WINNIE BYANYIMA: Three Priorities We Must Focus on To End AIDS

Winnie Byanyima, UNAIDS Executive Director

Winnie Byanyima, UNAIDS Executive Director

This year, 2020, marks 38 years since HIV was found in Uganda in 1982. As a fellow Ugandan, as an activist and a feminist, I want to appreciate your work since the start of the HIV epidemic, the urgency with which you continue to engage, and the solutions you bring as we work together to defeat it.

Communities courageously fought to stop its spread. Uganda was one of the first countries to fight it before there was any treatment, while many governments across the world were burying their head in the sand. We were a model country pursuing a multisectoral approach to the HIV response and with strong political leadership.

Today it is still a high priority in our country. You, political, cultural and religious leaders have worked hard to do better, and your effort paid off. Uganda is one of the 14 countries in the world to have achieved the 90–90–90 target of 73% of viral load suppression among people living with HIV. This progress must be recognized and celebrated.

However, we need to go further and beyond to defeat HIV for good. For example, in Uganda, I understand, 90% of HIV funding is external, with the government providing 10% of the financial resources. That makes our response vulnerable. We must find pathways for finance.

We must have a complete package for our health response. As such I urge you to implement the National Health Insurance scheme, as it is an essential step towards universal health coverage.

At the global level, progress on the AIDS response has also been made. But we are still leaving many behind. Of the 38 million people living with HIV, 25.4 million people are now on treatment.

This means that 12.6 million people are still waiting.

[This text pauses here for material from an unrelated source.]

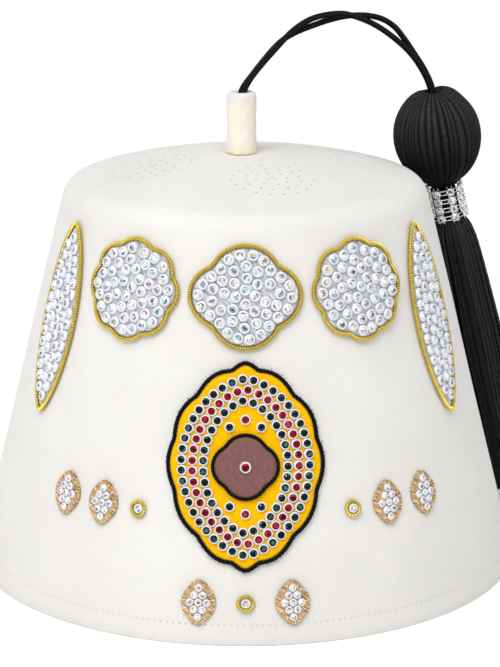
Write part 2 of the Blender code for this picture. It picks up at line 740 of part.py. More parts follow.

New HIV infections have been reduced by 23% globally since 2010. We have made progress in our region. But HIV infections have increased in some other regions. And tragically everywhere we are failing children. Children are still much less likely than adults to access HIV treatment and to stay on it.

And now of course the COVID-19 pandemic has changed our world and is setting us back. The latest UN SDG Report finds that this pandemic could reverse decades of progress on fighting poverty, achieving healthcare and education.

Our progress towards ending AIDS globally as a public health threat by 2030 was already off track before the COVID-19 outbreak. Now, this crisis has the potential to blow us even further off course.

COVID-19 has highlighted our interdependence, but it also exacerbated further the inequalities that exist between and within countries. I will talk about gender inequality, as this is crucial in our fight against HIV too. Gender inequality is driven by the high level of violence against women and girls; driven by our own social norms and by gender blind policies.

Adolescent girls and young women are five times more vulnerable than boys and men of the same age. Every week, 5100 young women in sub-Saharan Africa are infected with HIV. These are our daughters, our children.

Decades of experience in responding to HIV are today being used in the response to COVID-19. This is something that we should be proud of. We must fight hard that the world does not repeat the same mistakes. This is why UNAIDS is leading a call for a COVID-19 vaccine to be a People’s Vaccine, available to everyone, everywhere free of charge at the point of use.

And it’s not just about not repeating the same mistakes. It is also about re-setting and building a better normal, with universal health care, that values everyone, and leaves no one behind. We must focus our efforts around 3 priorities:

The first is health financing & debt cancellation. Health care is a human right and should never depend on how much money you have in your pocket. Governments should provide publicly funded health care that is truly “for all”. We need to reform the corporate tax system to free the resources needed for investments in public health and economic recovery.

Developing countries lose 100 billion dollars every year through tax dodging. But it is also about spending our resources well, for them not to be diverted and using them cost-effectively. UNAIDS will commit to support on effective health financing. And we also need debt relief and debt cancellation to give us the breathing space to fight two epidemics.

The second is about putting communities and human rights at the center. We know where communities can fully participate in decision-making and service delivery, and human rights protections are strengthened, HIV outcomes and impacts have improved.

Where stigma and discrimination and criminalization have shut out citizens and whole communities, HIV responses struggle to provide services to those who need them most. That is why the AIDS response globally has committed to channel 6% of all HIV investments to community-led action and social enablers and to ensure that at least 30% of all service delivery by 2030 is community-led.

And thirdly connecting education and health. We know quality secondary education can protect adolescent girls and young women in all their diversity everywhere against HIV – it reduces their vulnerability by 50%.

It can also advance health, gender equality and development. I am delighted that UNAIDS is working together with UN Women, UNFPA, UNESCO and UNICEF on a new and exciting initiative to roll out secondary education.

Also Read

We cannot allow the hard-fought gains made in the HIV response to be reversed. Especially as there is still so far to go to finish the job. I am proud to be a part of you and I hope you will support me in my global role to end AIDS by 2030.